** Start MATERIAL **
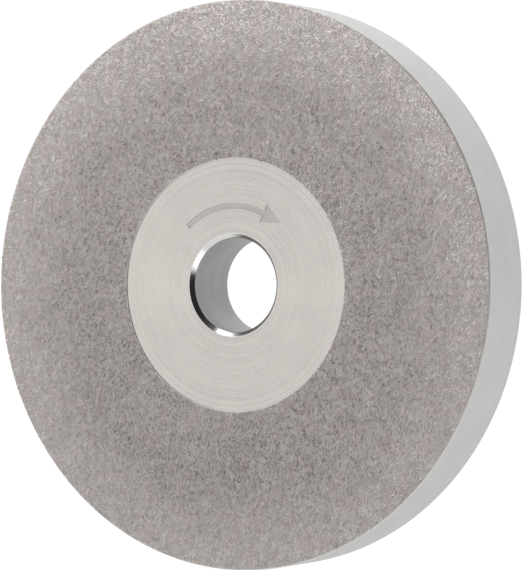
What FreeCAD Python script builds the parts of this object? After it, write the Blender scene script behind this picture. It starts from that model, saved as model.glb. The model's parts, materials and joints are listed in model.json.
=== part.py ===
import FreeCAD, Part
import math
import os

os.makedirs("parts", exist_ok=True)

# A face grinding wheel: a turned steel disc whose front carries a broad ring of diamond
# crystals held in plated nickel. The middle of the front face, the rim, the back and the
# bore stay bare steel. Millimetres. The wheel's axis is Y, the coated face looks along -Y,
# +Z is up, and the origin is on the axis, halfway through the steel disc.

# Steel disc
wheel_diameter = 152.4
disc_thickness = 19.05
bore_diameter = 25.4
bore_chamfer = 1.1
front_edge_break = 0.4
back_edge_break = 0.7

# Coating
plain_diameter = 67.6
nickel_thickness = 0.25
nickel_edge_on_rim = 0.1
inner_nickel_lip = 0.35
grit_height = 0.2

# Rotation arrow, engraved in the plain centre above the bore
arrow_radius = 21.2
arrow_line_width = 1.6
arrow_head_width = 5.4
arrow_head_length = 6.0
arrow_tail_angle = 132.0
arrow_neck_angle = 64.0
arrow_depth = 0.12

# Planes and radii that several pieces share
rim_radius = wheel_diameter / 2
bore_radius = bore_diameter / 2
plain_radius = plain_diameter / 2
front_plane = -disc_thickness / 2
back_plane = disc_thickness / 2
nickel_front = front_plane - nickel_thickness
grit_front = nickel_front - grit_height
nickel_corner_radius = front_edge_break + nickel_thickness - nickel_edge_on_rim
grit_outer_radius = rim_radius - nickel_corner_radius
grit_inner_radius = plain_radius + inner_nickel_lip

AXIS_POINT = FreeCAD.Vector(0, 0, 0)
WHEEL_AXIS = FreeCAD.Vector(0, 1, 0)


def profile_point(radius, y):
    """A point of a turned profile, drawn in the half plane to the right of the axis."""
    return FreeCAD.Vector(radius, y, 0)


def outline(points):
    """Straight edges through the points, in order, left open at the end."""
    return [Part.makeLine(start, end) for start, end in zip(points, points[1:])]


def turned(edges):
    """The solid that a closed profile sweeps in one full turn about the wheel's axis."""
    face = Part.Face(Part.Wire(edges))
    return face.revolve(AXIS_POINT, WHEEL_AXIS, 360)


def face_point(radius, angle):
    """A point on the disc's front plane, its angle in degrees from +X towards +Z."""
    turn = math.radians(angle)
    return FreeCAD.Vector(radius * math.cos(turn), front_plane, radius * math.sin(turn))


def face_arc(radius, start_angle, end_angle):
    """An arc about the axis, on the disc's front plane."""
    middle = (start_angle + end_angle) / 2
    arc = Part.Arc(face_point(radius, start_angle), face_point(radius, middle), face_point(radius, end_angle))
    return arc.toShape()


def rotation_arrow():
    """The cutter for the curved arrow that shows which way the wheel may turn."""
    line_outer = arrow_radius + arrow_line_width / 2
    line_inner = arrow_radius - arrow_line_width / 2
    head_outer = arrow_radius + arrow_head_width / 2
    head_inner = arrow_radius - arrow_head_width / 2
    neck = face_point(arrow_radius, arrow_neck_angle)
    forward = face_point(1, arrow_neck_angle - 90) - face_point(0, 0)
    tip = neck + forward * arrow_head_length
    head = [
        face_point(line_outer, arrow_neck_angle),
        face_point(head_outer, arrow_neck_angle),
        tip,
        face_point(head_inner, arrow_neck_angle),
        face_point(line_inner, arrow_neck_angle),
    ]
    edges = [face_arc(line_outer, arrow_tail_angle, arrow_neck_angle)]
    edges += outline(head)
    edges.append(face_arc(line_inner, arrow_neck_angle, arrow_tail_angle))
    tail = [face_point(line_inner, arrow_tail_angle), face_point(line_outer, arrow_tail_angle)]
    edges += outline(tail)
    face = Part.Face(Part.Wire(edges))
    return face.extrude(WHEEL_AXIS * arrow_depth)


def wheel_body():
    """The steel disc with its bore, bore chamfers, edge breaks and engraved arrow.

    The front face is split where the mask ended, into the bare centre and the plated ring."""
    profile = [
        profile_point(bore_radius + bore_chamfer, front_plane),
        profile_point(plain_radius, front_plane),
        profile_point(rim_radius - front_edge_break, front_plane),
        profile_point(rim_radius, front_plane + front_edge_break),
        profile_point(rim_radius, back_plane - back_edge_break),
        profile_point(rim_radius - back_edge_break, back_plane),
        profile_point(bore_radius + bore_chamfer, back_plane),
        profile_point(bore_radius, back_plane - bore_chamfer),
        profile_point(bore_radius, front_plane + bore_chamfer),
    ]
    return turned(outline(profile + profile[:1])).cut(rotation_arrow())


def nickel_bond():
    """The plated ring on the front face, carried over the disc's edge break to the rim."""
    rim_end = profile_point(rim_radius, nickel_front + nickel_corner_radius)
    face_end = profile_point(rim_radius - nickel_corner_radius, nickel_front)
    corner_centre = profile_point(rim_radius - nickel_corner_radius, nickel_front + nickel_corner_radius)
    diagonal = nickel_corner_radius / math.sqrt(2)
    corner_middle = corner_centre + profile_point(diagonal, -diagonal)
    inner = [
        face_end,
        profile_point(plain_radius, nickel_front),
        profile_point(plain_radius, front_plane),
        profile_point(rim_radius - front_edge_break, front_plane),
        profile_point(rim_radius, front_plane + front_edge_break),
        rim_end,
    ]
    corner = Part.Arc(rim_end, corner_middle, face_end).toShape()
    return turned(outline(inner) + [corner])


def diamond_grit():
    """The band that the crystal tips fill, standing on the nickel."""
    band = [
        profile_point(grit_inner_radius, nickel_front),
        profile_point(grit_inner_radius, grit_front),
        profile_point(grit_outer_radius, grit_front),
        profile_point(grit_outer_radius, nickel_front),
    ]
    return turned(outline(band + band[:1]))


def save(node, shape):
    """Write one piece to its own file and print what it measures."""
    shape.exportStep("parts/" + node + ".step")
    print(node, "valid", shape.isValid(), "solids", len(shape.Solids), "volume", round(shape.Volume, 1))


save("wheel_body", wheel_body())
save("nickel_bond", nickel_bond())
save("diamond_grit", diamond_grit())
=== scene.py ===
# %% [markdown]
# # A plated diamond face wheel
# The real wheel is a thick turned steel disc. Its front face carries a broad ring of diamond
# crystals, held in nickel that was grown round them in a plating bath. The middle of the face,
# the rim, the back and the bore stay bare steel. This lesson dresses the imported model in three
# finishes: lathe turned steel, matt plated nickel, and tens of thousands of separate crystals.

# %% Load the frame
import json
import math

import bmesh
import bpy
import numpy as np
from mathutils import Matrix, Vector

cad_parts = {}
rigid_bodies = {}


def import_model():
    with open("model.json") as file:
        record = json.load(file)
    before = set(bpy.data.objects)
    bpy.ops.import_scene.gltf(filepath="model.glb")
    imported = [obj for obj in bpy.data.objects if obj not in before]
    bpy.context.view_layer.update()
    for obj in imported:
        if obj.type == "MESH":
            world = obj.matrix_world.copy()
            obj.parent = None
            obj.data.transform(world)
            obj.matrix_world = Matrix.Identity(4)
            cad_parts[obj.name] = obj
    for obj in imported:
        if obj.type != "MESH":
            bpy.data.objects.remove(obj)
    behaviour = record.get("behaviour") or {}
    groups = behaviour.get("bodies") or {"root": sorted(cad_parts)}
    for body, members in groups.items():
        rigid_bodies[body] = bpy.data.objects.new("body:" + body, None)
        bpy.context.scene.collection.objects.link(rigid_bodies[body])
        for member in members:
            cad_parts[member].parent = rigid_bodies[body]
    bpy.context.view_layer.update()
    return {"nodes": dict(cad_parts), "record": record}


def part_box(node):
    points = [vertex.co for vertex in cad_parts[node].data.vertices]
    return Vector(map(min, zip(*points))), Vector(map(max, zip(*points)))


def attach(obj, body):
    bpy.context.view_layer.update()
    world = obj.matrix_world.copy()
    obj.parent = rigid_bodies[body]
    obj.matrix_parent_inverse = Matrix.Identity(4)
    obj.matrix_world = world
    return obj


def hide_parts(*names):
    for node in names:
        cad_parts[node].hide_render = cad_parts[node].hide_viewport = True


MM = 0.001

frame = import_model()
print("nodes", sorted(frame["nodes"]))

# %% [markdown]
# ## Measure the wheel
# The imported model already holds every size. Its axis is Y and its coated face looks along -Y, so
# distances from the axis and planes along it say all there is to say about a turned piece. Reading
# them here, rather than typing them in, keeps this script right when the wheel's size changes.

# %% Measure the wheel
same_plane = 0.01 * MM


def corners_of(node):
    """A node's corners, one row each."""
    return np.array([corner.co for corner in frame["nodes"][node].data.vertices])


def radii(node):
    """The smallest and largest distance of a node's corners from the wheel's axis."""
    corners = corners_of(node)
    reach = np.hypot(corners[:, 0], corners[:, 2])
    return float(reach.min()), float(reach.max())


def widest_at(node, plane):
    """The largest distance from the axis among a node's corners that lie in a plane."""
    corners = corners_of(node)
    level = corners[np.abs(corners[:, 1] - plane) < same_plane]
    return float(np.hypot(level[:, 0], level[:, 2]).max())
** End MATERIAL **
REQUIREMENT >>
Repeat, word for word, the lines from the opening of the material through the line containing "grit_height = 0.2".

COMPLETE OUTPUT >>
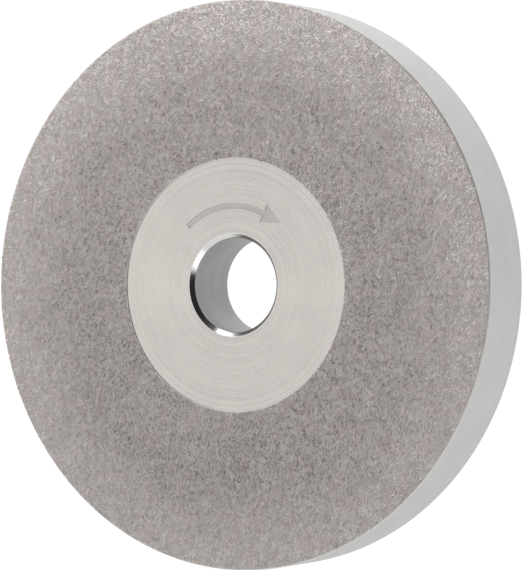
What FreeCAD Python script builds the parts of this object? After it, write the Blender scene script behind this picture. It starts from that model, saved as model.glb. The model's parts, materials and joints are listed in model.json.
=== part.py ===
import FreeCAD, Part
import math
import os

os.makedirs("parts", exist_ok=True)

# A face grinding wheel: a turned steel disc whose front carries a broad ring of diamond
# crystals held in plated nickel. The middle of the front face, the rim, the back and the
# bore stay bare steel. Millimetres. The wheel's axis is Y, the coated face looks along -Y,
# +Z is up, and the origin is on the axis, halfway through the steel disc.

# Steel disc
wheel_diameter = 152.4
disc_thickness = 19.05
bore_diameter = 25.4
bore_chamfer = 1.1
front_edge_break = 0.4
back_edge_break = 0.7

# Coating
plain_diameter = 67.6
nickel_thickness = 0.25
nickel_edge_on_rim = 0.1
inner_nickel_lip = 0.35
grit_height = 0.2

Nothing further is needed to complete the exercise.